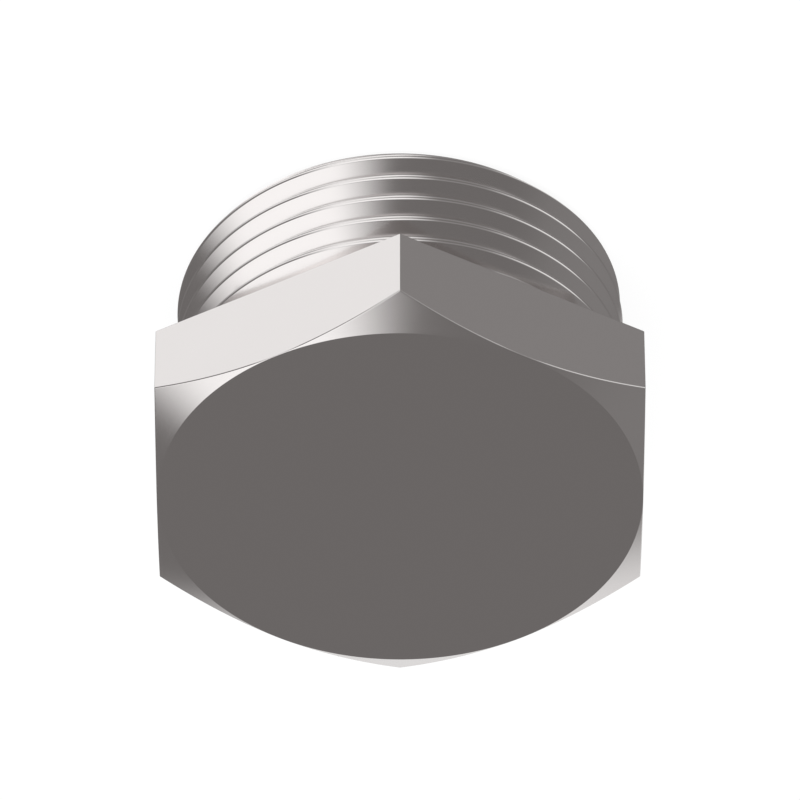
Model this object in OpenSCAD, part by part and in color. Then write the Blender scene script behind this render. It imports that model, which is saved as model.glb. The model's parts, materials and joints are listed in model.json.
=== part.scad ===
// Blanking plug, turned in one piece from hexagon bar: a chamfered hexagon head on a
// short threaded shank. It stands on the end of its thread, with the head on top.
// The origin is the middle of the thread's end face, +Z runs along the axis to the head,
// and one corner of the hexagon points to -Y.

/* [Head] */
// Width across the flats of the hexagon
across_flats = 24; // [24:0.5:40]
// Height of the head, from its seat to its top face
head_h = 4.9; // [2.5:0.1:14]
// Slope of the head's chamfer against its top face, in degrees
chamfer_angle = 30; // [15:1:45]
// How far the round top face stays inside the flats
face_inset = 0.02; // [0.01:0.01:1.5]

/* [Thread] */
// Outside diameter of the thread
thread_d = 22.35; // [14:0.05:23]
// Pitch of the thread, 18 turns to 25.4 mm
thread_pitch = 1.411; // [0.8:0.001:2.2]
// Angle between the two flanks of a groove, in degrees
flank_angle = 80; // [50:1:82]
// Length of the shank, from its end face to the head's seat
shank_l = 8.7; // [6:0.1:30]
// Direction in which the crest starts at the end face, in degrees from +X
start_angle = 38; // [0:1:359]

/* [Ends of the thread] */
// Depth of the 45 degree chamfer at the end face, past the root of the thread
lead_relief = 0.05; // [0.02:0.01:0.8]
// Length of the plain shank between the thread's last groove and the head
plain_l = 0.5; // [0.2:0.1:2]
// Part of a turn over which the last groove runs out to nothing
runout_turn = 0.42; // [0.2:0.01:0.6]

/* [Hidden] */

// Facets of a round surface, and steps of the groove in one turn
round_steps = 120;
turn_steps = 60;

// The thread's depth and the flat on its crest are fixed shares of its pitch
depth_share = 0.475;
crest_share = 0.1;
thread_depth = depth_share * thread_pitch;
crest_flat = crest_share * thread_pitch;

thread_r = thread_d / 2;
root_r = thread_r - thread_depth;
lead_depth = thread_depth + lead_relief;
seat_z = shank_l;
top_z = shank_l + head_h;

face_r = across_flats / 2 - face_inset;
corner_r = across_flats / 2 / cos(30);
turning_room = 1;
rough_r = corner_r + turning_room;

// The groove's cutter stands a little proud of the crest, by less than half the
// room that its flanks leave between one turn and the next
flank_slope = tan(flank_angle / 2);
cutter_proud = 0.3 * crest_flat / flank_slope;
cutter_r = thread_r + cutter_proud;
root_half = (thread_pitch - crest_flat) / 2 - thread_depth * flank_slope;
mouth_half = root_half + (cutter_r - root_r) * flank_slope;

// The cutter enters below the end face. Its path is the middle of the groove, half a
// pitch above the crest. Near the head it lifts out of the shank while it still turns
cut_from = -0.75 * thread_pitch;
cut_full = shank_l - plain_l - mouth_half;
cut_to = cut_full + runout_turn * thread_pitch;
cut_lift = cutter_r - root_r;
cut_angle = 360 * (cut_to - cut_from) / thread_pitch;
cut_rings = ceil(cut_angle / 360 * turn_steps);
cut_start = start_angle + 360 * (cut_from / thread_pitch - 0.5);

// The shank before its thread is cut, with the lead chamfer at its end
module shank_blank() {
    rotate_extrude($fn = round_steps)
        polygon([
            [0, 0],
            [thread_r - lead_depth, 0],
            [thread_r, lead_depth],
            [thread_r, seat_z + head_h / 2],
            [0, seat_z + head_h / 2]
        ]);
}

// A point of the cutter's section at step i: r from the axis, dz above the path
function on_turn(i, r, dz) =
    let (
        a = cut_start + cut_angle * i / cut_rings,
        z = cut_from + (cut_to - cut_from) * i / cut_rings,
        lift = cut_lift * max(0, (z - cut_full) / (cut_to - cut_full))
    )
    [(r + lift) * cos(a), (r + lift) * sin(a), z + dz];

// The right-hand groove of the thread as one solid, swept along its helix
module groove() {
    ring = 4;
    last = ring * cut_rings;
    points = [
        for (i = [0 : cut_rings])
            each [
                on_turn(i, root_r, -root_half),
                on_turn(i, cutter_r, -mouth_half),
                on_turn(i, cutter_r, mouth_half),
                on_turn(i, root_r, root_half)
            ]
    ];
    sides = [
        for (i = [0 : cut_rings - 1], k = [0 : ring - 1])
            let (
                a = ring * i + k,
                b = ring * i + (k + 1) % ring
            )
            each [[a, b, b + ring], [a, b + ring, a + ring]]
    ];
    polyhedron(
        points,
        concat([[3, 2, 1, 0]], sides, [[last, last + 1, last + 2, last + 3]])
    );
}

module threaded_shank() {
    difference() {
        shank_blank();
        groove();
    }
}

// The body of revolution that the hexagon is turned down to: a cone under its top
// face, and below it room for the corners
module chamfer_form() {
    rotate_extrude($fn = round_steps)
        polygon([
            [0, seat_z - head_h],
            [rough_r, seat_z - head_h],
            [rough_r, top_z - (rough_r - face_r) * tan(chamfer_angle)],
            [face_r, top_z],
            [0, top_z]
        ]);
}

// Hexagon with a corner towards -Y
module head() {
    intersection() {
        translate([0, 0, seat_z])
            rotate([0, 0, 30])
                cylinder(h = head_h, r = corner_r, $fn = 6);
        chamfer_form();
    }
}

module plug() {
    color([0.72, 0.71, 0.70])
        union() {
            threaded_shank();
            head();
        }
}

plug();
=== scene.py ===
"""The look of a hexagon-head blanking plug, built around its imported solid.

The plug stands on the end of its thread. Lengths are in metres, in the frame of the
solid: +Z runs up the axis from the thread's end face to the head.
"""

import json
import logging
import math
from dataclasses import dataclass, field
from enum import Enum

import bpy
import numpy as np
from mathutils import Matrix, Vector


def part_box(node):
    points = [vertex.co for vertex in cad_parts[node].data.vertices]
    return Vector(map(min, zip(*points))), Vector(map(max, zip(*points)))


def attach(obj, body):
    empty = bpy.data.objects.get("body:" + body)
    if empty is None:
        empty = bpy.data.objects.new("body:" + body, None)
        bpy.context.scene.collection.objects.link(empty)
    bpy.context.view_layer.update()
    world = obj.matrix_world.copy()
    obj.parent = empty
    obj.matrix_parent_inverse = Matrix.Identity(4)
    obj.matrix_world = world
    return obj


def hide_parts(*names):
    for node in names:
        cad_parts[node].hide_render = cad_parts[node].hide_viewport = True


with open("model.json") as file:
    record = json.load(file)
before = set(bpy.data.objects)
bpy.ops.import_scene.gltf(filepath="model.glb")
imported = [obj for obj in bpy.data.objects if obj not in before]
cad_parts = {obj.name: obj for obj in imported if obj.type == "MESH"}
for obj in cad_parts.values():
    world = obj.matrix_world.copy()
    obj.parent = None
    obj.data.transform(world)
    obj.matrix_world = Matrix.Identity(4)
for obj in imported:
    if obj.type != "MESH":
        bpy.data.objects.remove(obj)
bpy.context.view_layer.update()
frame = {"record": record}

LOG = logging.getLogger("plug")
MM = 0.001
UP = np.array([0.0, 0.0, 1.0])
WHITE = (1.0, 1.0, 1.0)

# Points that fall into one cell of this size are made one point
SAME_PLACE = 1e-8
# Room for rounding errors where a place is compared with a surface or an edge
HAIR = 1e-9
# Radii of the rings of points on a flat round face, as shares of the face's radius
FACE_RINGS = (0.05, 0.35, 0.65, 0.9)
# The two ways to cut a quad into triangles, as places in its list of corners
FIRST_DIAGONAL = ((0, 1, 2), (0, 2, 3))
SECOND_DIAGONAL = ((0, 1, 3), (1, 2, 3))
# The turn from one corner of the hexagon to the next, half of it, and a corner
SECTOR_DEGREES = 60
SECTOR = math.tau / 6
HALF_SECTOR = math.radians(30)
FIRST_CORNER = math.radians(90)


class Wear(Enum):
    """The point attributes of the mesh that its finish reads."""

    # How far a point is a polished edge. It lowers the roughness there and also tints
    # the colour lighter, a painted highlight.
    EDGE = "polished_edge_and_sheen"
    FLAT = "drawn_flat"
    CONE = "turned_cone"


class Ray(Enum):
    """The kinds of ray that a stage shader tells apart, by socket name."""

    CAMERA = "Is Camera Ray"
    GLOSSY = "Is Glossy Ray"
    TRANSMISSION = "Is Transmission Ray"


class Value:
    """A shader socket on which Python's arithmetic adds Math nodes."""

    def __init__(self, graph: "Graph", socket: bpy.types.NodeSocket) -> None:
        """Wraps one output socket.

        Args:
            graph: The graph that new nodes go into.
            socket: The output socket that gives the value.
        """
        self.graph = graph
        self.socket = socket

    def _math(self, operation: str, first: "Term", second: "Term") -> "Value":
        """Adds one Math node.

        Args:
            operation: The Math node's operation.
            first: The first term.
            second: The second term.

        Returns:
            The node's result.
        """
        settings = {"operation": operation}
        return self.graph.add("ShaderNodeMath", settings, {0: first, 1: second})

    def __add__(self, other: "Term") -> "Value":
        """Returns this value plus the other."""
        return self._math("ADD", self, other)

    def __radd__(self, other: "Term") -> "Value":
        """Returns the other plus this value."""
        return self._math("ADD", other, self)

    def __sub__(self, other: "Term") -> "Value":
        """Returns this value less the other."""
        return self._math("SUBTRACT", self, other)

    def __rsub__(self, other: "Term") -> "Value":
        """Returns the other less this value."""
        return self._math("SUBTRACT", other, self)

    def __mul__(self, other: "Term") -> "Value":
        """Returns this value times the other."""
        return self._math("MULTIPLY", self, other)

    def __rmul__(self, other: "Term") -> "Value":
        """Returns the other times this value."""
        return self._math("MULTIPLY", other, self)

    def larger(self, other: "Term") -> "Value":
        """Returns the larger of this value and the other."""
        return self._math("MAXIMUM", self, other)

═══

▶ **What the task requires**
Reproduce, without alteration, solely the lines beginning at the line that includes "under its top" and ending at the line that includes "obj.parent = empty", both lines included.

▶ **Written response**
// The body of revolution that the hexagon is turned down to: a cone under its top
// face, and below it room for the corners
module chamfer_form() {
    rotate_extrude($fn = round_steps)
        polygon([
            [0, seat_z - head_h],
            [rough_r, seat_z - head_h],
            [rough_r, top_z - (rough_r - face_r) * tan(chamfer_angle)],
            [face_r, top_z],
            [0, top_z]
        ]);
}

// Hexagon with a corner towards -Y
module head() {
    intersection() {
        translate([0, 0, seat_z])
            rotate([0, 0, 30])
                cylinder(h = head_h, r = corner_r, $fn = 6);
        chamfer_form();
    }
}

module plug() {
    color([0.72, 0.71, 0.70])
        union() {
            threaded_shank();
            head();
        }
}

plug();
=== scene.py ===
"""The look of a hexagon-head blanking plug, built around its imported solid.

The plug stands on the end of its thread. Lengths are in metres, in the frame of the
solid: +Z runs up the axis from the thread's end face to the head.
"""

import json
import logging
import math
from dataclasses import dataclass, field
from enum import Enum

import bpy
import numpy as np
from mathutils import Matrix, Vector


def part_box(node):
    points = [vertex.co for vertex in cad_parts[node].data.vertices]
    return Vector(map(min, zip(*points))), Vector(map(max, zip(*points)))


def attach(obj, body):
    empty = bpy.data.objects.get("body:" + body)
    if empty is None:
        empty = bpy.data.objects.new("body:" + body, None)
        bpy.context.scene.collection.objects.link(empty)
    bpy.context.view_layer.update()
    world = obj.matrix_world.copy()
    obj.parent = empty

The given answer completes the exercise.